Há uma grande diferença nas perspectivas de controle das massas propostas nas duas obras. De certa forma, é possível perceber um reflexo de realidade em ambas distopias ficionais. O marketing, a sociedade de consumo, o entretenimento barato são exemplos que se aproximam da visão de Huxley em Admirável Mundo Novo. Seria de certa forma, uma versão atualizada da política pão e circo (Panem et circenses), onde a aristocracia romana mantinha a plebe indiferente e desinteressada em política. O pão, a espórtula (doação em dinheiro) e o entretenimento, eram ferramentas de contenção das massas, evitando possíveis revoltas da população. Seria o refinamento deste conceito, adaptado para um futuro utópico que está na obra de Huxley? Talvez. No entanto, sempre que há uma ruptura do status quo, sempre que ocorre uma desestabilização da normalidade, um movimento eufórico coletivo dissonante e caótico, é a força bruta que fala mais alto. Nestas situações, o poder burocrático e simbólico dos contratos é substituído pela coerção da força física. Sempre foi assim ao longo da história da humanidade. Quem controla e detém o poder é quem faz sobrevaler sua capacidade de dominação e controle. Os instrumentos se modificam, mas possuem sempre o mesmo propósito. Lanças, espadas e flechas são substituídas por pólvora, rifles e canhões que por sua vez são substituídos por mísseis, armas químicas, biológicas ou nucleares.

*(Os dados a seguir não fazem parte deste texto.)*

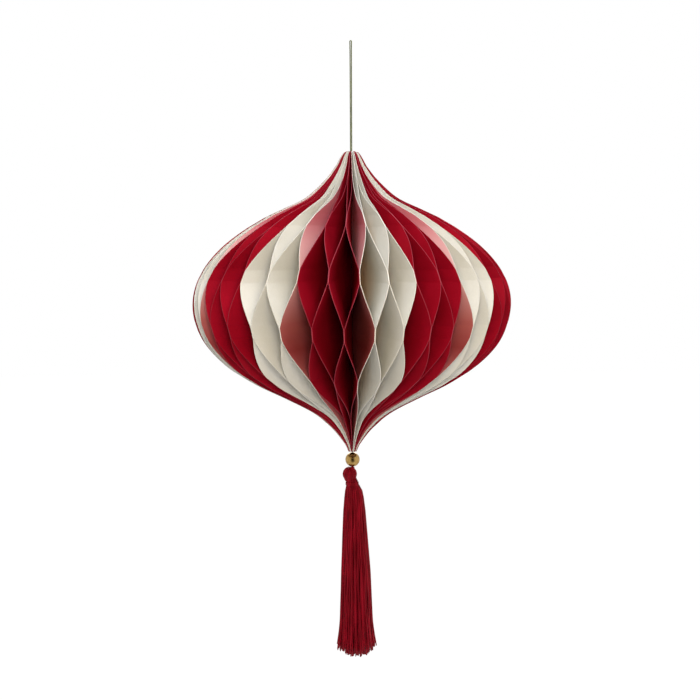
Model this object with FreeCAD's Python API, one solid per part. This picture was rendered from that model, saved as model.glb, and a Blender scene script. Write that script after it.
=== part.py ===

A força coercitiva é sempre a fronteira última do controle e submissão. Neste aspecto, Orwell é assertivo em sua perspectiva ficcional. E neste aspecto também, 1984 é profundamente mais assustador que Admirável Mundo Novo, porque expõem de forma explícita a opressão e a perda de todos direitos individuais. Mil novecentos e oitenta e quatro é praticamente um manual para fascistas.

Sob a égide da figura do Grande Irmão, a população é aterrorizada. O estado controla a propaganda e mantém a lavagem cerebral da população. O regime autoritário do partido controla a mídia de massa, altera dados históricos, manipula o passado e distorce os fatos. A população está sob vigília constante. O Partido fiscaliza o comportamento, repreende e pune qualquer atitude suspeita, qualquer desvio de conduta. O Grande Irmão, controla todos aspectos da vida das pessoas. Neste mundo opressor, qualquer cidadão pode ser punido por ideias rebeldes ou pensamento não alinhado ao Partido. Os criminosos são encaminhados para a temida sala 101 para receberem a punição. 

George Orwell, cujo nome de nascimento é na verdade Eric Blair, construiu um livro de impacto, de sinalização, denúncia e vigilância. 

A máxima do Partido: Guerra é Paz. Liberdade é escravidão. Ignorância é força.

A novela de Orwell possui um papel político e uma relevância absurda nos tempos atuais, 73 anos após sua publicação. Quase um século! A obra destaca a importância de resistir ao controle de massa e à opressão.